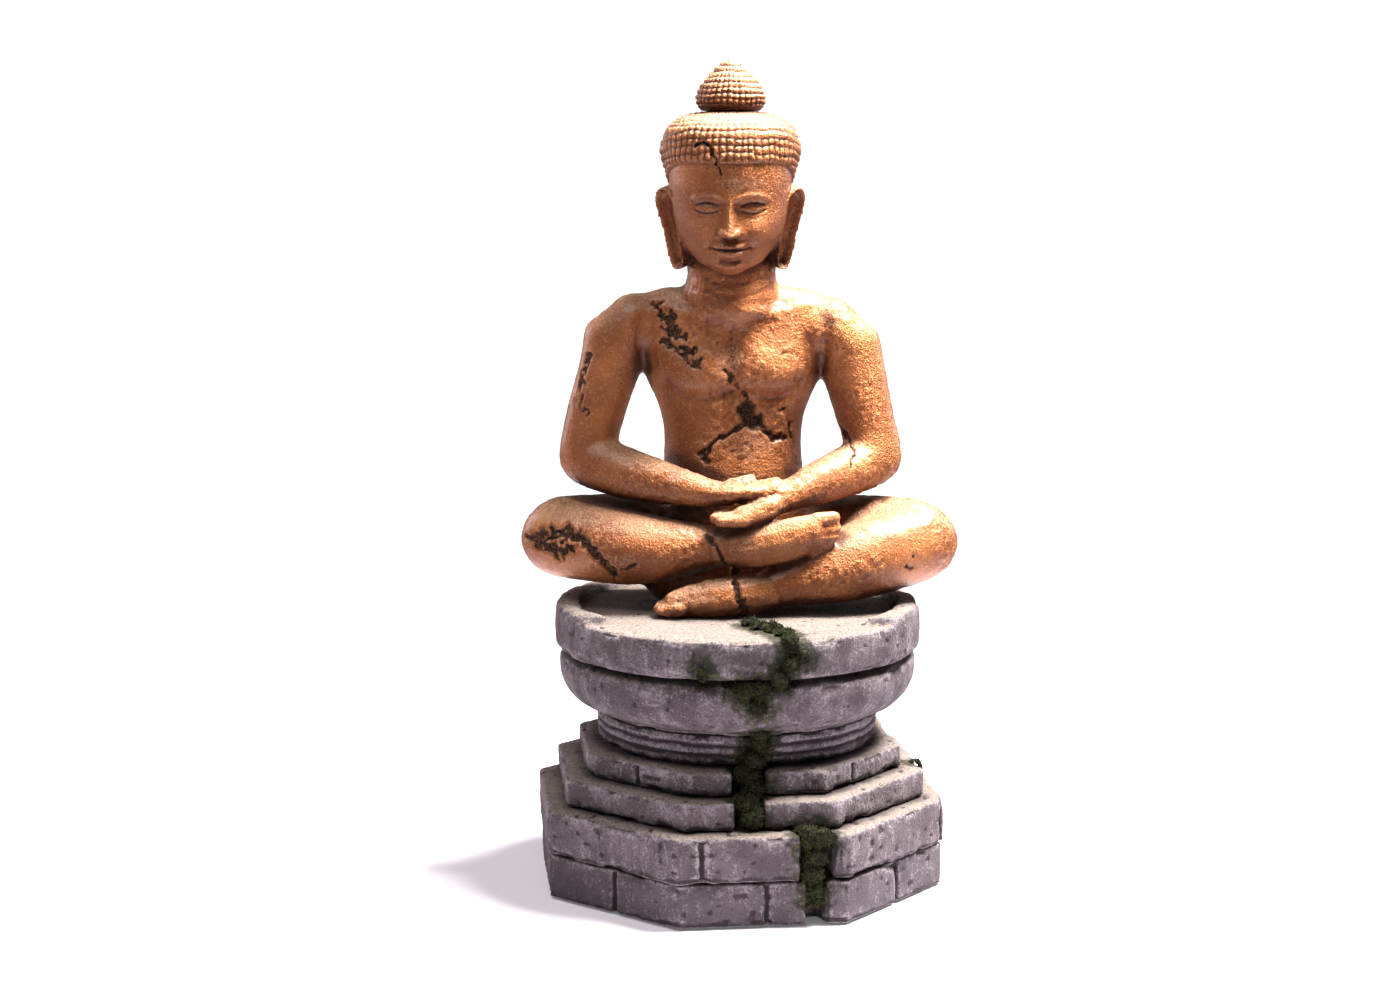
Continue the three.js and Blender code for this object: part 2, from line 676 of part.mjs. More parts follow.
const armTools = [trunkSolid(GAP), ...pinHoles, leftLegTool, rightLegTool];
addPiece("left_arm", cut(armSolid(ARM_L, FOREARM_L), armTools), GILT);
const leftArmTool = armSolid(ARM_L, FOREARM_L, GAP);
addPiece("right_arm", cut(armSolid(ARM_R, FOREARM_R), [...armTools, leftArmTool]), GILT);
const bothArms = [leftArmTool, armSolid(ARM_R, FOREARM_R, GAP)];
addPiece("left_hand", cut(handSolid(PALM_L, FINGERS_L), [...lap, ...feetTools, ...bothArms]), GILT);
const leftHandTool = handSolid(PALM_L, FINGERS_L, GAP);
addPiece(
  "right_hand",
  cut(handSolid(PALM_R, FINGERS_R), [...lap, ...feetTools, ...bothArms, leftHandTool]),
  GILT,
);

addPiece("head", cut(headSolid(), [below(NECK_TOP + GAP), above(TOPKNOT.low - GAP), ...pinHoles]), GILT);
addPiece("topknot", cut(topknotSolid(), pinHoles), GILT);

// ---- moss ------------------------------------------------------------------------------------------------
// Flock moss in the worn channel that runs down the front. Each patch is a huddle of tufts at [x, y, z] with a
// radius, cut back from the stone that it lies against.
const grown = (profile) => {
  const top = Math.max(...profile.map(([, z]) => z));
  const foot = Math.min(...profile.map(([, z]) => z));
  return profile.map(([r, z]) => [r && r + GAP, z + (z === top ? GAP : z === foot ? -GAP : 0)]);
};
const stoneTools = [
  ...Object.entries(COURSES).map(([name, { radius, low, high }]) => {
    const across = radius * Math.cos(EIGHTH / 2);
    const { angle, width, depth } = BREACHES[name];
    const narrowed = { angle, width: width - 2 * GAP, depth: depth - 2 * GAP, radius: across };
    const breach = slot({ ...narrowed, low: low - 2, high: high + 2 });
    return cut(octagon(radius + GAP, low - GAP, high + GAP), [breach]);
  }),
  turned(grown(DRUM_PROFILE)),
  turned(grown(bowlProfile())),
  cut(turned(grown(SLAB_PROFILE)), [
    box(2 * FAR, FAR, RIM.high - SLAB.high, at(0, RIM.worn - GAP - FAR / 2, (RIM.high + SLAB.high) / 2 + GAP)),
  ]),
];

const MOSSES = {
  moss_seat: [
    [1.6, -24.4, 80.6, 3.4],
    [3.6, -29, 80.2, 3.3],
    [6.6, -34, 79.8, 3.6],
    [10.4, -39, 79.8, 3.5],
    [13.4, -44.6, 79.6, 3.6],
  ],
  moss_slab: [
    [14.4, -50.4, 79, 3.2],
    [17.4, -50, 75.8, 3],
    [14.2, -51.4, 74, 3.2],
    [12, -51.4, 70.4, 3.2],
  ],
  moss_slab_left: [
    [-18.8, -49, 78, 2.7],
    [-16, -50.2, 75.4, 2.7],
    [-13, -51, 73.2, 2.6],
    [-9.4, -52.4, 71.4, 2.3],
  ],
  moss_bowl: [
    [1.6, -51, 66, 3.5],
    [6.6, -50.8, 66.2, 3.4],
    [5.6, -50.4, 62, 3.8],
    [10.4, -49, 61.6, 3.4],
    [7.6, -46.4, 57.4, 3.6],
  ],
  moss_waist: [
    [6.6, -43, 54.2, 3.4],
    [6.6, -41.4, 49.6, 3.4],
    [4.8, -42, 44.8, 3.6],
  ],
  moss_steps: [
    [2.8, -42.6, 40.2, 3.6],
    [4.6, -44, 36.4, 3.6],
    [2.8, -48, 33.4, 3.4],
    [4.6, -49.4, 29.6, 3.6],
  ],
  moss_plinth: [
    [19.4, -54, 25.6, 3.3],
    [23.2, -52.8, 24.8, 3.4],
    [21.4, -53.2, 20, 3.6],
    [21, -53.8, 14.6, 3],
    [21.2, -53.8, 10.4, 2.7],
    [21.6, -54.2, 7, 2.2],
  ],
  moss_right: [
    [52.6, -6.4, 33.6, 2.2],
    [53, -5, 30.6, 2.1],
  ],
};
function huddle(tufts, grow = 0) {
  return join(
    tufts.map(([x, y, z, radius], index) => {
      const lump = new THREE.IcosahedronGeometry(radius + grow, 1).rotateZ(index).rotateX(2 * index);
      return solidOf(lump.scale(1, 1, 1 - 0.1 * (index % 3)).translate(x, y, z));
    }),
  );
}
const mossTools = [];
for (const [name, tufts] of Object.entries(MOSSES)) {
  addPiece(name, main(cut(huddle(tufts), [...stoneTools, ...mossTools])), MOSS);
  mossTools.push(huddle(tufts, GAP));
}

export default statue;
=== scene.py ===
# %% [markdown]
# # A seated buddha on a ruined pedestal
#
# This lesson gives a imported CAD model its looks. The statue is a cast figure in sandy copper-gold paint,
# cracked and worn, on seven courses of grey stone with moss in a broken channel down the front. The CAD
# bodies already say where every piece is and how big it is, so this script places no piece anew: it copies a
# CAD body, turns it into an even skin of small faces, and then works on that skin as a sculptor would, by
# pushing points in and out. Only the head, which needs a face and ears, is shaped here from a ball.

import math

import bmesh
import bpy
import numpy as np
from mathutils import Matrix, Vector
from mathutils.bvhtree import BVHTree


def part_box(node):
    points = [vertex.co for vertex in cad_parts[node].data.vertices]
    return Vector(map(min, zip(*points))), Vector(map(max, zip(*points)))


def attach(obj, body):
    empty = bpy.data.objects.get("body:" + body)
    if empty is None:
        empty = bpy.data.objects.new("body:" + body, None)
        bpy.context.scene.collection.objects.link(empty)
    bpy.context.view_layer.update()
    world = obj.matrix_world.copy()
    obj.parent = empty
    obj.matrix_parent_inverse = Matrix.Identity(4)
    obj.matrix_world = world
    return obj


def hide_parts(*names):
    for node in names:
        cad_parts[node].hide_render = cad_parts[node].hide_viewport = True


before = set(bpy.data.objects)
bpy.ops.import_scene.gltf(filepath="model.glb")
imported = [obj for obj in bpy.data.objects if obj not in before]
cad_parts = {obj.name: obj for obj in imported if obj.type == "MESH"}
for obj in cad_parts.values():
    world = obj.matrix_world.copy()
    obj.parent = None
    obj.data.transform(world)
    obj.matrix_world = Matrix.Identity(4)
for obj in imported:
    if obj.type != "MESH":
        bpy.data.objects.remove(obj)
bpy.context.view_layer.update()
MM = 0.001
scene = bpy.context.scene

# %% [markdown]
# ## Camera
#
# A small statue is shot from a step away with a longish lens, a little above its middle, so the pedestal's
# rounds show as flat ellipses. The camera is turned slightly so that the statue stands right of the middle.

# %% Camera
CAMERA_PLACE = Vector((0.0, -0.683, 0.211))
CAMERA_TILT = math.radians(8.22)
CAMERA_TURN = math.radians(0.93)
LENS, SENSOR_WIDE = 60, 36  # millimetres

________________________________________

◆ SHORT EXERCISE ◆
Output exactly one stretch of the listing: from the line containing "[...stoneTools, ...mossTools])), MOSS);" through the line containing "cad_parts[node].hide_render = cad_parts[node].hide_viewport", both end lines included.

◆ TASK SOLUTION ◆
  addPiece(name, main(cut(huddle(tufts), [...stoneTools, ...mossTools])), MOSS);
  mossTools.push(huddle(tufts, GAP));
}

export default statue;
=== scene.py ===
# %% [markdown]
# # A seated buddha on a ruined pedestal
#
# This lesson gives a imported CAD model its looks. The statue is a cast figure in sandy copper-gold paint,
# cracked and worn, on seven courses of grey stone with moss in a broken channel down the front. The CAD
# bodies already say where every piece is and how big it is, so this script places no piece anew: it copies a
# CAD body, turns it into an even skin of small faces, and then works on that skin as a sculptor would, by
# pushing points in and out. Only the head, which needs a face and ears, is shaped here from a ball.

import math

import bmesh
import bpy
import numpy as np
from mathutils import Matrix, Vector
from mathutils.bvhtree import BVHTree


def part_box(node):
    points = [vertex.co for vertex in cad_parts[node].data.vertices]
    return Vector(map(min, zip(*points))), Vector(map(max, zip(*points)))


def attach(obj, body):
    empty = bpy.data.objects.get("body:" + body)
    if empty is None:
        empty = bpy.data.objects.new("body:" + body, None)
        bpy.context.scene.collection.objects.link(empty)
    bpy.context.view_layer.update()
    world = obj.matrix_world.copy()
    obj.parent = empty
    obj.matrix_parent_inverse = Matrix.Identity(4)
    obj.matrix_world = world
    return obj


def hide_parts(*names):
    for node in names:
        cad_parts[node].hide_render = cad_parts[node].hide_viewport = True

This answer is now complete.